#### [Exercise]
Begin with the line that contains "in imported if", end with the line that contains "return tuple(p /", and extract exactly that stretch of lines.

-.-.-

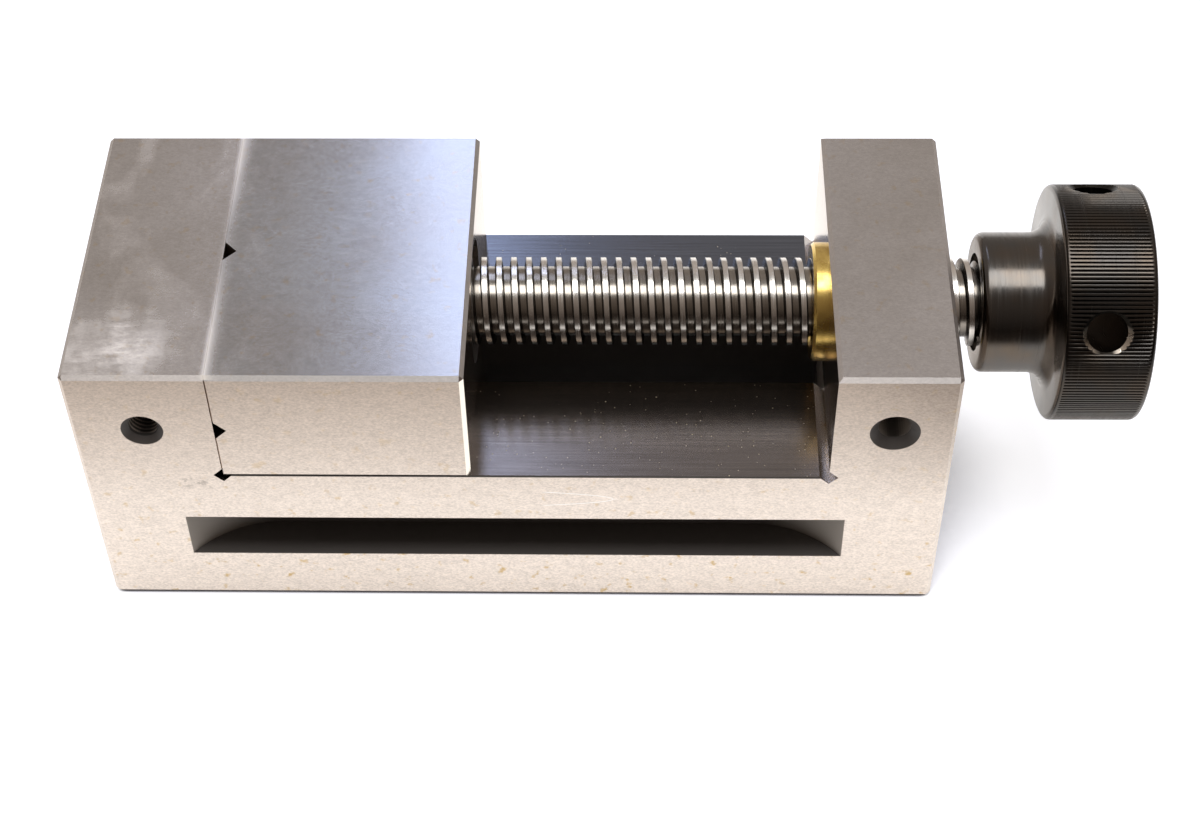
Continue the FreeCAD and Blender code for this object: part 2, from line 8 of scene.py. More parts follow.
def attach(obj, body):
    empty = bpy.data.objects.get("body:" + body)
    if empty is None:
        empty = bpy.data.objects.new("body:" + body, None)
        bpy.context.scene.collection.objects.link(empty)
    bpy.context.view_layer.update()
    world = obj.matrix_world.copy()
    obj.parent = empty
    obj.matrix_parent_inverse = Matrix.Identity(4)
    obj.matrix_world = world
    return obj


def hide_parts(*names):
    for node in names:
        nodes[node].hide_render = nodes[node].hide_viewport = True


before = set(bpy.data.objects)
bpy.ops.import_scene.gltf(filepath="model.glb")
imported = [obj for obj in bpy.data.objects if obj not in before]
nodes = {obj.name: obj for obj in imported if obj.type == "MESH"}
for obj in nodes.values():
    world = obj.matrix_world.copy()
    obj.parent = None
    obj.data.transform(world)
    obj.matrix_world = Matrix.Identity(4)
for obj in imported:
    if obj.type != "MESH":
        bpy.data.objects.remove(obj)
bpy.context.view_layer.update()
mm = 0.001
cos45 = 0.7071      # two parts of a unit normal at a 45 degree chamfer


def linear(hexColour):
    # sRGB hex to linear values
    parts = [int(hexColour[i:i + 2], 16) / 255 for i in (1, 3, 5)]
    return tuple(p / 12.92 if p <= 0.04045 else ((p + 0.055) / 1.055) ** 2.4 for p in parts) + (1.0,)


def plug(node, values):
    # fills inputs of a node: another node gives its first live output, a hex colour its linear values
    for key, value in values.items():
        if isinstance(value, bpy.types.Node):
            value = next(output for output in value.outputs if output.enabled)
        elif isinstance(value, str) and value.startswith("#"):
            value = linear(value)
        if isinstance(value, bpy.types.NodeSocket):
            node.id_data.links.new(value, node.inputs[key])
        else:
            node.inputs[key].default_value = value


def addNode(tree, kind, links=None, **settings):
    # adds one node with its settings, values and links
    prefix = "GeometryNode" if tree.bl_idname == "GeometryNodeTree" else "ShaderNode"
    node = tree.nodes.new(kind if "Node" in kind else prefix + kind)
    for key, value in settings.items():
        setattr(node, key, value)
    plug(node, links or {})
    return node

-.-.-

#### [Task output]
nodes = {obj.name: obj for obj in imported if obj.type == "MESH"}
for obj in nodes.values():
    world = obj.matrix_world.copy()
    obj.parent = None
    obj.data.transform(world)
    obj.matrix_world = Matrix.Identity(4)
for obj in imported:
    if obj.type != "MESH":
        bpy.data.objects.remove(obj)
bpy.context.view_layer.update()
mm = 0.001
cos45 = 0.7071      # two parts of a unit normal at a 45 degree chamfer


def linear(hexColour):
    # sRGB hex to linear values
    parts = [int(hexColour[i:i + 2], 16) / 255 for i in (1, 3, 5)]
    return tuple(p / 12.92 if p <= 0.04045 else ((p + 0.055) / 1.055) ** 2.4 for p in parts) + (1.0,)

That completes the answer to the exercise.